7- Unutmamak gerekir ki, aynadaki yılanın sureti ısırmaz, ateşin misali yakmaz ve pis bir şeyin aksi aynayı kirletmez. Öyle de hayal ve fikir aynasında küfrün ve şirkin akisleri, dalaletin gölgeleri ve küfre benzer çirkin sözlerin hayalleri itikadı bozmaz; imana zarar vermez ve hürmetli edebi kırmaz.

14 Yorum

  1. Allah razı olsun bunu yazandan, içimde hep bir korku vardı neden eskiden olduğu gibi rahat olamıyorum, bu düşünceler gitmiyor diye… insan kendi düşüncesi zannedebiliyor bazen bu vesvese denen şeyi, yahu 100 delilim de olsa yine de vesvese ağır gelebiliyor..

    1. HZ ALİ NİN BİR SÖZÜNÜ YAZMAK İSTEDİM BOŞ EVE HIRSIZ GİRMEZ BU YÜZDEN ŞEYTAN AKLIMIZA GİRMEYE ÇALIŞACAKTIR ÖNEMLİ OLAN BİZLERİN ONLA BAŞETMEMİZ ALLAH YARDIMCIMIZ OLSUN İNŞALLAH…..

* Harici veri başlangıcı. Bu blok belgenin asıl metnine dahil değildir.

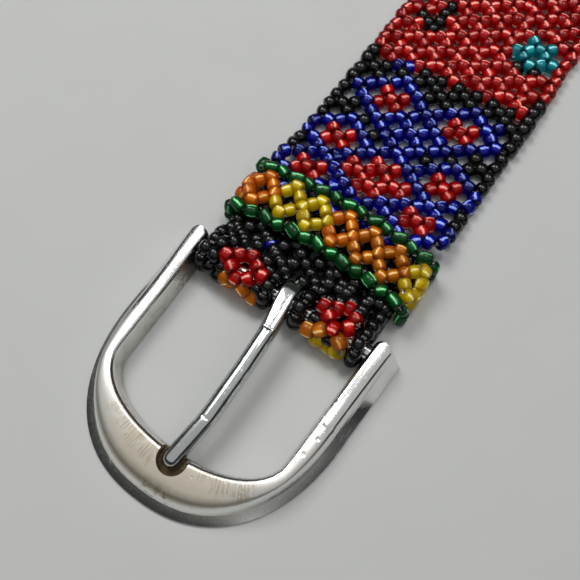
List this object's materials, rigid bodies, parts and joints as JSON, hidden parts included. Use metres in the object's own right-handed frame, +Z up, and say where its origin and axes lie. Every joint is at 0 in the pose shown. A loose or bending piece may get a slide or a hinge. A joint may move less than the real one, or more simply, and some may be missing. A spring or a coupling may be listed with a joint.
{
  "type": "beaded belt buckle end",
  "caption": "Buckle end of a netted bead belt: cast horseshoe frame with a bar and a prong, folded bead strap and a beaded keeper band.",
  "frame": {"origin": "middle of the box's base, on the surface that the belt lies on", "axes": "+Y along the strap, away from the buckle; +X along the buckle's bar; +Z up"},
  "size_m": [0.0486, 0.1492, 0.008],
  "materials": {
    "cast_metal": "satin brushed top, polished rim, nickel colour",
    "polished_steel": "polished, with small nicks",
    "bead_blue": "silver-lined cobalt glass",
    "bead_red": "silver-lined ruby glass",
    "bead_orange": "silver-lined orange glass",
    "bead_amber": "silver-lined amber glass",
    "bead_yellow": "silver-lined yellow glass",
    "bead_green": "silver-lined green glass",
    "bead_teal": "silver-lined teal glass",
    "bead_black": "opaque glossy black glass",
    "thread": "fine clear beading thread"
  },
  "bodies": {
    "strap": {"strap": "bead_blue", "keeper_band": "bead_orange"},
    "buckle_frame": {"buckle_frame": "cast_metal"},
    "prong": {"prong": "polished_steel"}
  },
  "joints": [
    {"name": "frame_hinge", "type": "hinge", "parent": "strap", "child": "buckle_frame", "pos_m": [0, -0.0314, 0.0039], "axis": [1, 0, 0], "range_deg": [-25, 60]},
    {"name": "prong_hinge", "type": "hinge", "parent": "buckle_frame", "child": "prong", "pos_m": [0, -0.0314, 0.0039], "axis": [-1, 0, 0], "range_deg": [0, 80]}
  ]
}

  2. Essalamun aleykum yazilarinizi okudun biraz rahatladim fakat benim durumum farkli
    Ben elhamdulillah inanan bir muslumanim yillardir namazlarimi kilarim son aylarda inancima daha fazla onem gostermeye basladim fakat nedense su son haftalarda namazdayken icimden rabbime kufur geciyor kendimi zor tutuyorum cok tovbe ediyorum uzuluyorum korkuyorum imanim gittimi diye kafir mi oldum diye beni kahrediyor normal hayatta bir sikintim yok taki namaza durdugum vakit nefsin zorluyor afedersiniz rabbim bagisladin icimden tastik etmedigim dusunce geciyor bizi yoktan var eden rabbimize inanin cok korkuyorum cehenmemlik oldum diye
    Lutfen allah rizasi icin beni aydinlatin ne yapmam lazim inanin bunlari dusunmektense intahari bile dusunuyorum yeterki bunlari yasamayim rabbimin azabini ugramayim diye

    1. s.a. kardesim

      zannimca en iyi tedavi, kelime-i tevhidi cok cekmen olacaktir.
      Allah buyuruyorki: “Siz beni zikredin, bende sizi zikredeyim” (bakara 152)
      O halde , o alemlerin sultani, yerin gögün yaraticisi, bizi zikrettiginde, insallah birseyimiz kalmaz.
      Cok analimki allahutealayi, oda bizi cok ansin.

      Allah insallah yar ve yardimicimiz olsun.

      Vesselam

  3. Allah razı olsun içimizi rahatlattığınız için benim halim biraz daha zor şimdilerde artık bunun vesvese olduğunu biliyorumda şimdide rabbin varda neden sana yartdım etmiyo istese bu düşüncelerden senjn kurtarmazmı dioo içimdeki ses .ben nasıl bu hale geldjm bjlmjyorum. Kendjmden nefret etmeye başladım. Neolur dualarınızda bjzlerjde unutmayın bu hayatta yapılacak en büyük dua allah imandan kurandan ayırmasın olmalıymış bunun farkına vardım çünkü en büyük dert en büyük hastalık bu bence.

  4. Allah binlerce kere razı olsun. bu yazıyı yazandan. Böyle bilgilere çok ihtiyacımız var. Allah razı olsun

  5. ALLAH binlerce kez sizden razı olsun. Diğer yorum yapan arkadaşlar gibi benimde içime bu tür vesveseler düşünceler geliyor, tam da aradığımı buldum.. O kadar dini bilgimin olduğunu sanıyordum, meğer en önemli konuda bilgisizmişim.. Tekrardan ALLAH razı olsun.